Thanks for the input… maybe I am being a little too cautious.

I think you’re being overly-sensitive. Sure, you’ll probably have to listen to all the jokes from your co-workers, but anyone in a hiring position is going to realize that having WV in your address is not a problem at all.
Eleusis, yep, the hick/inbred/redneck/dumber than dirt stereotypes belong to WV. Sample WV joke: How do we know that a West Virginian invented the toothbrush? Because if it had been anyone else, it would have been called a teethbrush!

Recently I heard of young go getters in Sydney taking steps to overcome these problems. Some graduates who live in less salubrious parts of Sydney acquire a Post Office box in a more upmarket suburb (only costs about $60 a year) and only quote there mobile phone number.

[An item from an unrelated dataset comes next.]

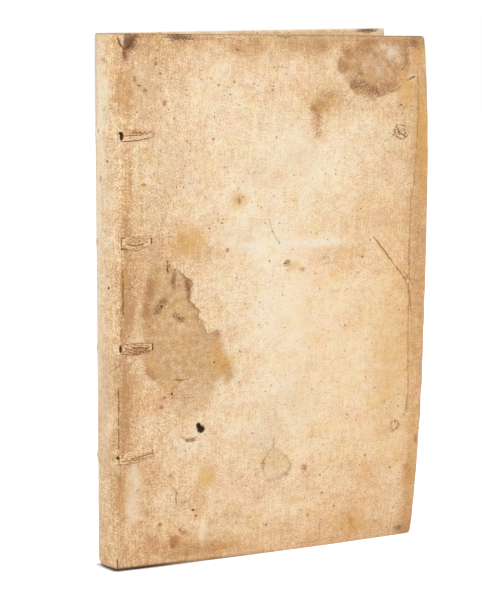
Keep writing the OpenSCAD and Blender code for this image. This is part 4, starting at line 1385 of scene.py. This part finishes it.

Most people assume they live where the PO box is.

Well, considering I’m going to WVU next year (pursuing a Masters in Computer Science), I really hope not too much!

(I’ve taken it with good humor…actually, tell people to tell me their best jokes, and other than my brother, nobody’s whistled Dueling Banjos)

I ran into problems with dating when I lived in Orlando, because of my address.

I lived in Ocoee, a comfortable, middle to upper middle-class suburb that happened to be west of the city. Most young professionals lived north, south and east of downtown Orlando. The western suburbs still had a very Confederate cultural orientation. The area was ethnically Southern, and most transplants living there were from other Southern states, as opposed to the Northeast and Midwest. Although Ocoee was middle-class, it was very Southern and blue-collar, so I was labeled a “redneck” by many for my address. Many local businesses won’t branch out in the western suburbs, because the area seen as someplace that really isn’t part of Orlando; it’s a whole different world.

That was a local thing, though. My Ocoee address just said “Orlando suburb” to the outside world, and little more.

I doubt it’ll make much difference on a resume, or to an employer in general. In private you’ll probably be asked stupid questions like “So are you inbred?” and God forbid you are the least bit conservative, then you’re just a backwards hick from the hills.